------ SUPPLIED INFORMATION ------

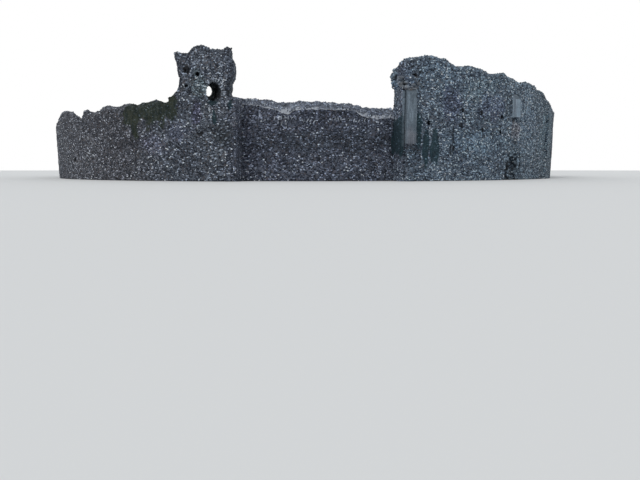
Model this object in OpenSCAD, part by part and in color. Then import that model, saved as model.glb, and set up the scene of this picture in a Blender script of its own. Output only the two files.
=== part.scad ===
// Shell keep: a ruined ring of flint rubble walls, modelled at half its real size.
// Bearings are degrees round the ring from the front, which is -Y, turning towards +X.
// Heights are measured from the lowest ground that the walls stand on.

/* [Ring] */
// Outer radius of the ring of walls
outer_r = 12500; // [10500:100:15000]
// Thickness of the walls
wall_t = 1000; // [800:10:1300]
// Bearing at which the run of equal wall lengths starts
first_joint = 26.75; // [26.5:0.25:27.25]

/* [Heights] */
// Top of the high curtain, at its highest stump
high_h = 4130; // [3700:10:4600]
// Top of the low curtain
low_h = 2740; // [2600:10:2850]
// Top of the left curtain
left_h = 2790; // [2450:10:2900]
// Top of the rear curtain
rear_h = 3600; // [3300:10:4200]
// Top of the tower fragment
tower_h = 4330; // [4000:10:4700]

/* [Broken tops] */
// Rise from the edge of a wall's face to the crest of its weathered top
crown_h = 160; // [60:10:260]
// How far weathering lifts and lowers the tops
wear = 24; // [0:1:40]
// How far a broken end is rounded off
end_round = 130; // [0:10:220]
// How far in front of the ring's middle the furrows in the broken tops fan out from
furrow_from = 28700; // [24000:100:40000]

/* [Tower fragment] */
// Bearing of the tower's left side at its foot
tower_left = -21.4; // [-22:0.1:-20.8]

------

> [EXERCISE INSTRUCTIONS]:
Quote only the stretch of lines that starts the data above and ends with the line containing "first_joint = 26.75; // [26.5:0.25:27.25]", both included.

> [EXERCISE RESPONSE]:
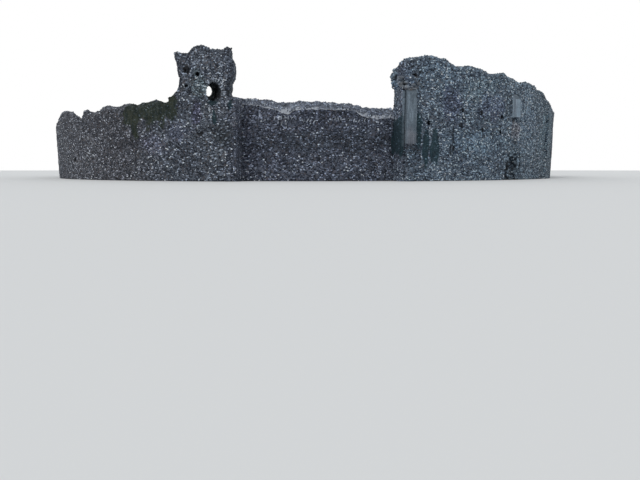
Model this object in OpenSCAD, part by part and in color. Then import that model, saved as model.glb, and set up the scene of this picture in a Blender script of its own. Output only the two files.
=== part.scad ===
// Shell keep: a ruined ring of flint rubble walls, modelled at half its real size.
// Bearings are degrees round the ring from the front, which is -Y, turning towards +X.
// Heights are measured from the lowest ground that the walls stand on.

/* [Ring] */
// Outer radius of the ring of walls
outer_r = 12500; // [10500:100:15000]
// Thickness of the walls
wall_t = 1000; // [800:10:1300]
// Bearing at which the run of equal wall lengths starts
first_joint = 26.75; // [26.5:0.25:27.25]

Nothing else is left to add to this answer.